Second, technology upgrades. Companies like GA Telesis are deploying blockchain to create immutable digital records for parts: manufacturing dates, maintenance logs, ownership transfers, all linked to the component’s digital twin. A forged paper certificate can fool a receiving inspector. A tamper-proof blockchain ledger cannot be retroactively altered.
The convergence of digital twins and blockchain is what some in the industry call “Verified Digital Aircraft Identity,” an end-to-end provenance framework from factory floor to retirement. For anyone managing aircraft component tracking in real time, this provenance layer is becoming inseparable from the location layer. Knowing where a part is matters less if you can’t prove what it is.
What Real-Time Component Visibility Actually Delivers
I’ll cut to the operational dollars. Here are three outcomes I see consistently when companies move from reactive tracking to real-time component visibility:
- AOG response time drops by days, not hours. When you know exactly where your nearest serviceable spare is, what condition it’s in, and its full maintenance status, you skip the scavenger hunt. Modern aircraft inventory tracking solutions eliminate this visibility gap entirely. A single AOG event on a widebody can run $150,000+ per day in lease penalties, schedule disruption, and passenger rebooking. Finding the right part 48 hours faster pays for years of tracking infrastructure.
- Rotable pool cycle times compress. Components sitting idle in unknown locations are invisible capital. Real-time tracking surfaces dwell time: how long parts sit at outstations, stuck in customs, or waiting on a third-party MRO shelf. Compressing that dwell means fewer spares in the pool to maintain the same service level. That’s capital freed, not cost added.
- Receiving inspection becomes verification, not investigation. When a component arrives with a digital trail (blockchain-backed records, IoT-logged transit conditions, RFID-confirmed identity), your receiving team verifies data instead of chasing paper. That’s the difference between a 15-minute check and a multi-day documentation hunt, especially in a post-AC 20-154A regulatory environment.
The aviation and airport asset tracking market grew from $302 million to $356 million between 2022 and 2023, with projections pointing toward $900 million by 2032 at a 14.8% CAGR. That growth isn’t hype. It’s MROs and airlines doing the math and realizing that invisible components cost more than tracked ones. Modern aircraft asset tracking systems are becoming the operational backbone for visibility across these supply chains.
If your component pool goes dark the moment parts leave the facility, that’s the gap this technology closes. We work with airlines, MROs, and freight forwarders to build tracking programs end to end, from selecting the right hardware to integrating data into existing maintenance and logistics workflows. Talk to our team if you want to get specific about your operation.

Frequently Asked Questions
What does “real-time” actually mean for aircraft component tracking?

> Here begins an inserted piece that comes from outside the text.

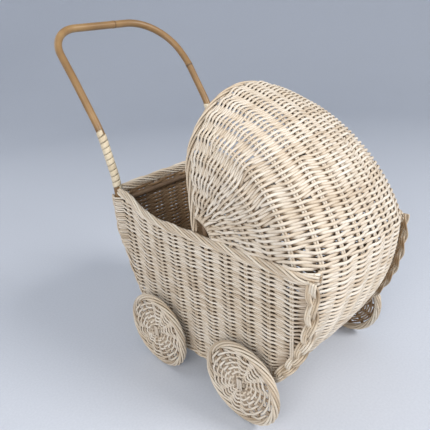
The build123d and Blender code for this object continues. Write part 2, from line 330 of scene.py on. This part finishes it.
weave_inset = 0.0045
outline_runs = (
    (0.05693, (rear_wall[0], 0.303), rear_wall[:2], rear_wall[2], -90, -90),
    (0.13526, rear_wall[:2], rear_wall[:2], rear_wall[2], -90, -65),
    (0.14748, (bilge_rear, bilge_height), (bilge_rear, bilge_height), bilge_radius, -65, 0),
    (0.10400, (bilge_rear, bilge_height), (bilge_front, bilge_height), bilge_radius, 0, 0),
    (0.12933, (bilge_front, bilge_height), (bilge_front, bilge_height), bilge_radius, 0, 57),
    (0.19007, front_wall[:2], front_wall[:2], front_wall[2], 57, 90),
    (0.00600, front_wall[:2], (front_wall[0], 0.285), front_wall[2], 90, 90),
)
outline_length = sum(run[0] for run in outline_runs)


def round_the_tub(distance, inset):
    """Point of the outline's offset, and its outward direction, in the YZ plane, from the rear rim on."""
    for length, start, end, radius, first, last in outline_runs:
        if distance <= length or length == outline_runs[-1][0]:
            share = min(max(distance / length, 0), 1)
            turn = radians(first + (last - first) * share)
            facing = Vector((0, sin(turn), -cos(turn)))
            middle = Vector((0, start[0] + (end[0] - start[0]) * share, start[1] + (end[1] - start[1]) * share))
            return middle + facing * (radius - inset), facing, turn
        distance -= length


front_wall_length = 0.19007
crown_middle = -0.1760
crown_radius = 0.3955
flank_x = 0.079
corner_place = (0.067, 0.1573)
corner_radius = 0.0555
pivot_y = 0.05675
wall_y = 0.25852


def front_swell(x, distance):
    """How far the front wall swells at x: none at its foot, and at its top as far as the hood's lowest row."""
    foot = outline_length - 0.19607
    share = min(max((distance - foot) / front_wall_length, 0), 1)
    reach = crown_middle + sqrt(crown_radius ** 2 - x ** 2)
    if abs(x) > flank_x:
        reach = corner_place[1] + sqrt(max(corner_radius ** 2 - (abs(x) - corner_place[0]) ** 2, 0))
    swell = max(reach + pivot_y - wall_y, -0.003)
    return swell * (1 - (1 - share) ** 2) if distance > foot else 0


strip_stakes = (-0.1030, -0.0704, -0.0353, 0, 0.0353, 0.0704, 0.1030)
strip_rows = int(outline_length / 0.0035)
strip_rings = 58
strip_cane = (0.0023, 0.0019)
rear_wall_end = 0.19
narrow_half = 0.1125
wide_half = 0.1165


def strip_half_width(distance):
    return narrow_half if distance < 0.10 or 0.62 < distance < 0.73 else wide_half


def between_stakes(x, stakes):
    """Where x lies, counted in stakes, so that a weave can swing in front of one and behind the next."""
    spot = min(max(bisect_right(stakes, x), 1), len(stakes) - 1)
    return spot - 1 + (x - stakes[spot - 1]) / (stakes[spot] - stakes[spot - 1])


def strip_weaver(row, t):
    distance = (row + 0.5) * outline_length / strip_rows
    half = strip_half_width(distance)
    x = half * (2 * t - 1)
    swing = over_and_under(pi * (between_stakes(x, strip_stakes) + row))
    point, facing, turn = round_the_tub(distance + 0.0004 * wander(row, x, 2), weave_inset)
    forward = Vector((0, cos(turn), sin(turn)))
    point = point + facing * (wave_height * swing + front_swell(x, distance))
    close = 1.15 if distance < rear_wall_end else 1
    return point + Vector((x, 0, 0)), forward * close, facing, x, painted_dive_shade(swing)


def strip_stake(number, t):
    x = strip_stakes[number // 2] + (number % 2 - 0.5) * 2 * stake_across
    distance = outline_length * t
    point, facing, turn = round_the_tub(distance, weave_inset)
    point = point + facing * front_swell(x, distance)
    return point + Vector((x, 0, 0)), Vector((1, 0, 0)), facing, distance, stake_shade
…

It depends on the technology. Indoor RTLS systems (UWB, BLE) provide continuous, sub-meter updates. Battery-powered cellular IoT trackers used for off-wing logistics report on adaptive schedules or event-based triggers (movement, geofence crossing, temperature threshold), balancing location accuracy with multi-year battery life. “Real-time” in component logistics means knowing the current status within minutes, not milliseconds.
Can active GPS trackers be installed on components during flight?

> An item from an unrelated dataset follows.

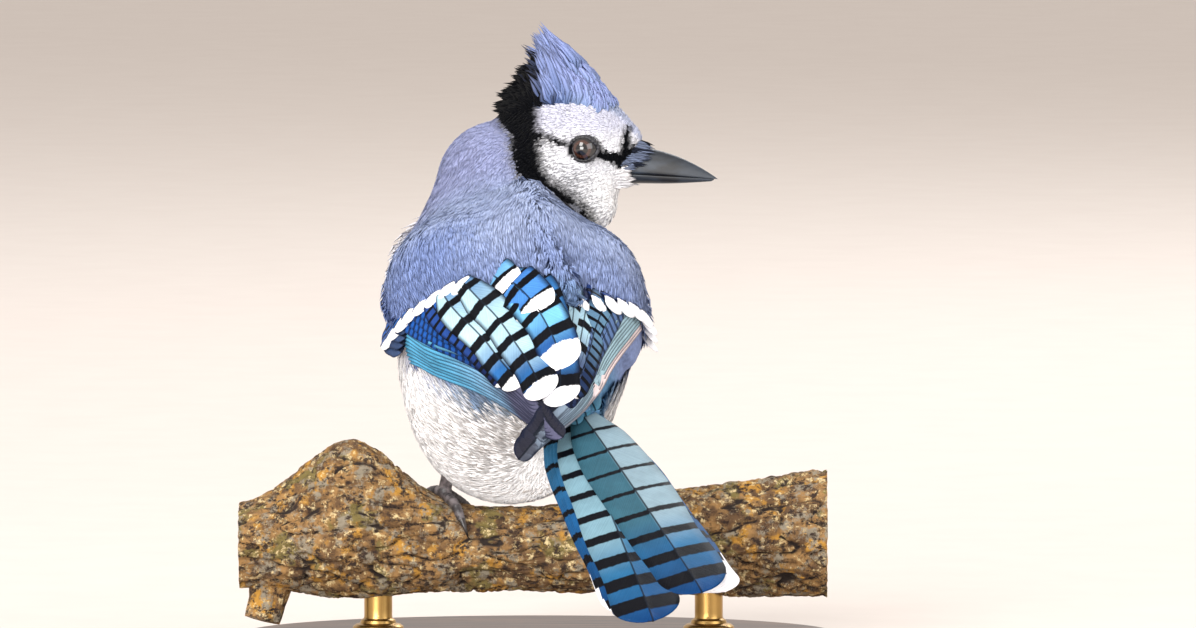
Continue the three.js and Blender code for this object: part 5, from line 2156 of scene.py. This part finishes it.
@dataclass
class Wing:
    """One folded wing: fanned primaries and secondaries, three broad inner feathers and rows of coverts."""

    side: Side
    panel: Colour
    panel_tip: Colour
    inner: tuple[Quill, ...] = ()

    def blade(self, quill: Quill) -> Shape:
        """A feather's form on the sheet, its lower edge a little raised so that it lies over the next one.

        Args:
            quill: the feather's places and sizes.
        Returns:
            The form.
        """
        v = stations(quill.stations)
        s = quill.root[0] + (quill.tip[0] - quill.root[0]) * v
        t = quill.root[1] + (quill.tip[1] - quill.root[1]) * v + quill.bend * 4 * v * (1 - v)
        shown = ease(s - np.interp(t, *MANTLE_EDGE[self.side]), 0.0, 0.07)
        height = quill.height * (0.1 + 0.9 * shown) * (1 - 0.6 * ease(s, 0.45, 0.95))
        drift = np.array([-5.5, 0, 3.0]) if self.side is Side.RIGHT and quill.tip[0] > 1 else np.zeros(3)
        shaft = on_wing(self.side, s, t, height)
        flat_s, flat_t = np.minimum(s, 0.92), np.minimum(t, 1.0)
        level = on_wing(self.side, flat_s, flat_t, height)
        face = unit(on_wing(self.side, flat_s, flat_t, height + 1.0) - level)
        shaft = shaft + ease(s, 0.82, 1.15)[:, None] * drift
        along = unit(np.gradient(shaft, axis=0))
        face = unit(face - along * dot(face, along)[:, None])
        lower = on_wing(self.side, flat_s, flat_t + 0.05, height) - level
        side = np.cross(face, along)
        side = side * np.sign(dot(side, lower))[:, None]
        lean = np.radians(quill.tilt)
        c, n = np.cos(lean), np.sin(lean)
        side, face = side * c + face * n, face * c - side * n
        length = float(np.sum(np.linalg.norm(np.diff(shaft, axis=0), axis=1)))
        outer, inner = (outline(v, length, half, quill.rounding) for half in quill.half)
        return Shape(shaft, side, face, outer, inner, quill.dome, 0.32)

    def primaries(self) -> list[Quill]:
        """The long outer feathers, edge on below the others.

        Returns:
            The feathers, lowest first.
        """
        made = []
        left = self.side is Side.LEFT
        for i in range(10):
            k = i / 9
            root = (0.49 - 0.11 * k, 1.12 - 0.2 * k) if left else (0.42, 0.82 - 0.2 * k)
            tip = (1.04 - 0.14 * k, 1.02 - 0.3 * k) if left else (1.16 - 0.12 * k, 1.15 - 0.62 * k)
            pale = tuple(0.5 * c + 0.5 * w for c, w in zip(self.panel, (176, 188, 220)))
            edge = self.panel if left or i > 1 else (236, 218, 218)
            fade = (0.3, 0.55, 0.74) if left else (0.5, 0.8, 0.95)
            end = self.panel_tip
            outer = [(0, edge), (fade[0], edge), (fade[1], pale), (fade[2], end), (1, end)]
            inner = [(0, (48, 60, 84)), (0.7, (52, 56, 76)), (1, (34, 34, 44))]
            paint = unbarred(outer, inner, 0.4, 0.85)
            half = (2.6, 3.4) if left else (2.5, 3.6 + 0.8 * (1 - k))
            bend = 0.02 if left else -0.3 + 0.12 * k
            made.append(Quill(root, tip, half, 0.25 + 0.2 * i, paint, 1.9, 9, 0.35, 24, bend))
        return made

    def secondaries(self) -> list[Quill]:
        """The inner flight feathers with fine dark bars.

        Returns:
            The feathers, lowest first.
        """
        made = []
        left = self.side is Side.LEFT
        blue, low = ((30, 84, 164), (14, 38, 96)) if left else ((86, 112, 156), (34, 46, 86))
        for i in range(6):
            k = i / 5
            root = (0.33, 0.9 - 0.25 * k) if left else (0.42, 0.54 - 0.18 * k)
            tip = (0.74 + 0.06 * k, 0.88 - 0.16 * k) if left else (0.9 - 0.04 * k, 0.42 - 0.14 * k)
            outer, inner = [(0, blue), (0.5, blue), (1, low)], even(low, (12, 24, 60))
            end = 2.2 if i > 2 and left else -1.0
            paint = Paint(outer, inner, 2.5, (0.42, 0.46), (0.4, 0.75), 0.5, pale_tip=end, rim=0.5)
            made.append(Quill(root, tip, (2.9, 4.2), 2.1 + 0.16 * i, paint, 1.4, 8, 0.4, 30))
        return made

    def coverts(self) -> list[Quill]:
        """The coverts that end in the white wing bar, and the dark ones before the primaries.

        Returns:
            The feathers, lowest first.
        """
        left = self.side is Side.LEFT
        first, last, count = (0.53, 1.08, 8) if left else (0.1, 1.02, 11)
        outer, inner = even((40, 84, 160), (60, 112, 190)), even((26, 50, 110), (34, 66, 132))
        white_ended = Paint(outer, inner, 3.2, (0.5, 0.5), (0.9, 1.0), 0.3, 1.6, pale_tip=4.6, rim=0.2)
        made = []
        for i in range(count):
            t = last + (first - last) * i / (count - 1)
            s = float(np.interp(t, *MANTLE_EDGE[self.side])) + 0.075
            root, tip = (s - 0.1, t - 0.03), (s + 0.01, t)
            made.append(Quill(root, tip, (3.5, 3.5), 3.0 + 0.07 * i, white_ended, 0.6, 5, 0.5, 20))
        dark = unbarred(even((40, 56, 92), (52, 70, 104)), even((30, 40, 66), (24, 30, 48)), rim=0.6)
        for i in range(4 if left else 0):
            t = 1.1 - 0.05 * i
            tip = (0.46 - 0.012 * i, t)
            made.append(Quill((0.33, t), tip, (2.6, 3.0), 2.2 + 0.12 * i, dark, 1.3, 6, 0.5, 16))
        return made

    def build(self) -> Piece:
        """Makes the wing as one piece."""
        name = self.side.name.lower()
        plumes = Plumes(20 + self.side.sign)
        for quill in [*self.primaries(), *self.secondaries(), *self.inner, *self.coverts()]:
            plumes.add(self.blade(quill), quill.paint)
        wing = plumes.build(f"plumes_{name}")
        dress(wing, VaneFinish("barred flight feathers").make())
        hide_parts(f"wing_{name}")
        return wing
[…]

Not without rigorous certification. Airborne equipment must pass DO-160G environmental testing and DO-326A cybersecurity assessment. The cost and timeline for certification make this impractical for most tracking scenarios. Active GNSS/cellular trackers are used off-wing (on engine stands, in shipping containers), while passive RFID handles on-wing identification and traceability.
How does blockchain prevent counterfeit aircraft parts?

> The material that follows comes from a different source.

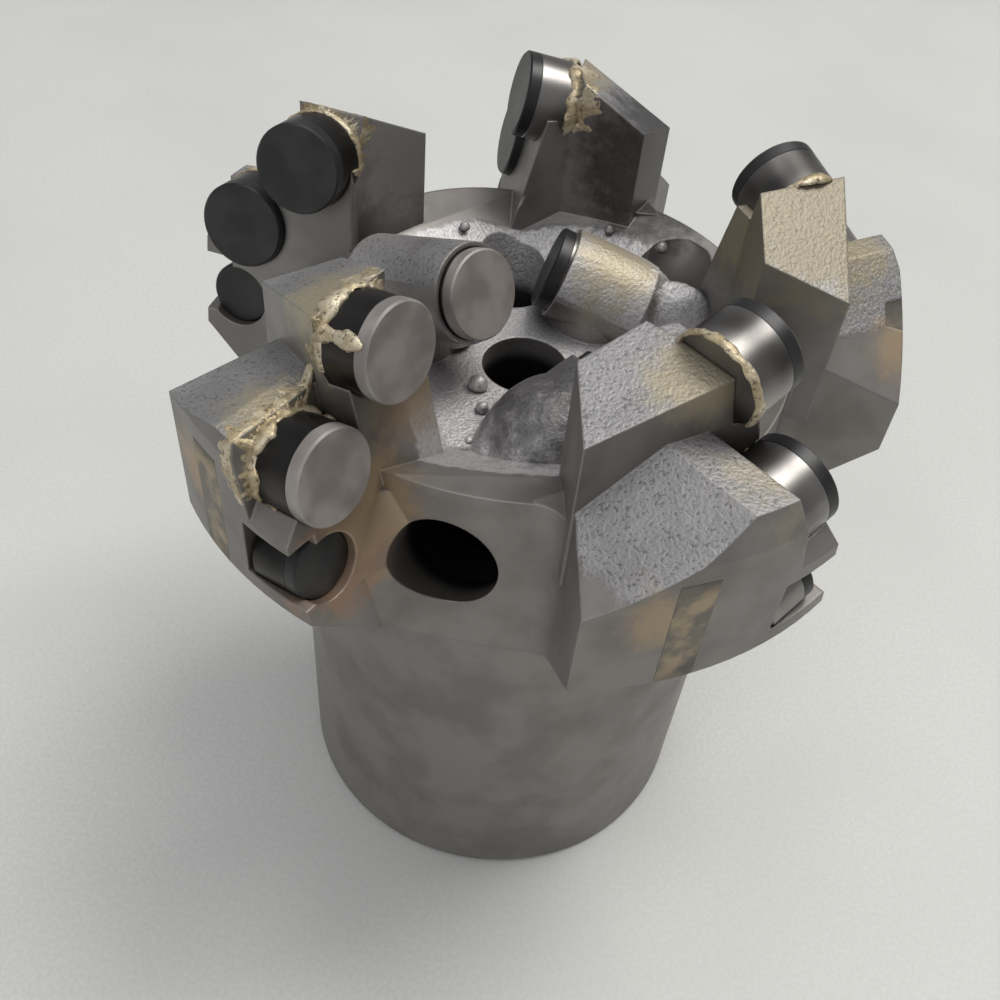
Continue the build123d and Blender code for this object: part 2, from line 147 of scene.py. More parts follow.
class Shader:
    """A material under construction."""

    def __init__(self, name: str) -> None:
        """Start an empty material with one surface shader.

        Args:
            name: The material's name.
        """
        self.material = bpy.data.materials.new(name)
        self.material.use_nodes = True
        self.tree = self.material.node_tree
        self.surface = self.tree.nodes["Principled BSDF"]

    def node(self, kind: str, settings: Dict, inputs: Dict) -> bpy.types.Node:
        """Add any node.

        Args:
            kind: The node's type.
            settings: Properties to set first; a ramp's stops go under "stops".
            inputs: Values or links by socket name or number.

        Returns:
            The new node.
        """
        made = self.tree.nodes.new(kind)
        for name, setting in settings.items():
            if name != "stops":
                setattr(made, name, setting)
                continue
            elements = made.color_ramp.elements
            while len(elements) < len(setting):
                elements.new(0.5)
            for element, (place, colour) in zip(elements, setting):
                element.position = place
                element.color = (*colour, 1.0)
        for name, value in inputs.items():
            self.feed(made.inputs[name], value)
        return made

    def feed(self, socket: bpy.types.NodeSocket, value: object) -> None:
        """Link or set one socket.

        Args:
            socket: The input.
            value: A number, colour, vector, socket or Value.
        """
        if isinstance(value, Value):
            self.tree.links.new(value.socket, socket)
        elif isinstance(value, bpy.types.NodeSocket):
            self.tree.links.new(value, socket)
        elif socket.type == "RGBA":
            socket.default_value = (*value, 1.0)
        else:
            socket.default_value = value

    def place(self) -> bpy.types.NodeSocket:
        """Position on the bit in millimetres.

        Returns:
            A vector socket.
        """
        coords = self.node("ShaderNodeTexCoord", {}, {})
        scaled = self.node(
            "ShaderNodeVectorMath", {"operation": "SCALE"}, {0: coords.outputs["Object"], "Scale": 1 / MM}
        )
        return scaled.outputs[0]

    def noise(
        self, where: bpy.types.NodeSocket, grain: float, detail: float = 3.0, rough: float = 0.55
    ) -> Value:
        """Noise with a grain size.

        Args:
            where: Position in millimetres.
            grain: Size of its largest lumps in millimetres.
            detail: Number of finer layers.
            rough: Strength of the finer layers.

        Returns:
            The noise between 0 and 1.
        """
        made = self.node(
            "ShaderNodeTexNoise",
            {},
            {"Vector": where, "Scale": 1 / grain, "Detail": detail, "Roughness": rough},
        )
        return Value(self, made.outputs[0])

    def parts(self, vector: bpy.types.NodeSocket) -> Tuple[Value, Value, Value]:
        """Split a vector.

        Args:
            vector: The vector socket.

        Returns:
            Its three numbers.
        """
        made = self.node("ShaderNodeSeparateXYZ", {}, {0: vector})
        return tuple(Value(self, output) for output in made.outputs)

    def distance(self, where: bpy.types.NodeSocket, point: Sequence[float]) -> Value:
        """Distance to a fixed point.

        Args:
            where: Position in millimetres.
            point: The fixed point in millimetres.

        Returns:
            The distance in millimetres.
        """
        made = self.node("ShaderNodeVectorMath", {"operation": "DISTANCE"}, {0: where, 1: tuple(point)})
        return Value(self, made.outputs["Value"])

    def blend(self, share: Number, first: object, second: object) -> bpy.types.NodeSocket:
        """Mix two colours.

        Args:
            share: 0 for the first colour, 1 for the second.
            first: Colour or colour socket.
            second: Colour or colour socket.

        Returns:
            The mixed colour.
        """
        made = self.node(
            "ShaderNodeMix", {"data_type": "RGBA"}, {"Factor": share, 6: first, 7: second}
        )
        return made.outputs[2]

    def bump(
        self, height: Value, strength: float, depth: float, under: Optional[bpy.types.NodeSocket] = None
    ) -> bpy.types.NodeSocket:
        """Turn a height into a surface normal.

        Args:
            height: Height between 0 and 1.
            strength: Share of the effect.
            depth: Height of 1 in millimetres.
            under: Normal that it is laid on.

        Returns:
            The normal socket.
        """
        inputs = {"Strength": strength, "Distance": depth * MM, "Height": height}
        if under is not None:
            inputs["Normal"] = under
        return self.node("ShaderNodeBump", {}, inputs).outputs[0]

    def finish(self, **inputs: object) -> bpy.types.Material:
        """Set the surface shader's sockets.

        Args:
            inputs: Socket names with underscores for spaces.

        Returns:
            The finished material.
        """
        for name, value in inputs.items():
            self.feed(self.surface.inputs[name.replace("_", " ")], value)
        return self.material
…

Blockchain creates an unalterable shared ledger recording a part’s full history: manufacturing, every maintenance event, ownership transfers. Unlike paper certificates, which can be forged (as the AOG Technics scandal proved with 60,000 counterfeit parts), blockchain entries cannot be retroactively modified. Each link in the traceability chain becomes independently verifiable.
What’s the cost difference between passive RFID and active IoT trackers?
Passive UHF RFID tags cost $0.05 to $0.50 each, making them ideal for large-scale inventory tagging on installed components. Active cellular/GNSS trackers carry a higher unit cost but deliver continuous location and environmental condition data over multi-year lifespans, which justifies the investment for high-value assets like engines and landing gear assemblies.
How do satellite IoT modules handle areas without cellular coverage?
Devices built on 3GPP Release 17 NTN-compliant modules switch automatically between terrestrial cellular (LTE-M, NB-IoT) and geostationary satellite networks. One device, one deployment, global coverage with no manual intervention when components move through remote or oceanic logistics lanes.
What regulatory changes affect component tracking in 2025?
The FAA’s Advisory Circular AC 20-154A (July 2024) strengthened receiving inspection requirements for life-limited and time-controlled parts, placing greater emphasis on documented traceability. MROs should expect continued regulatory pressure toward automated, electronic record-keeping and away from paper-based systems.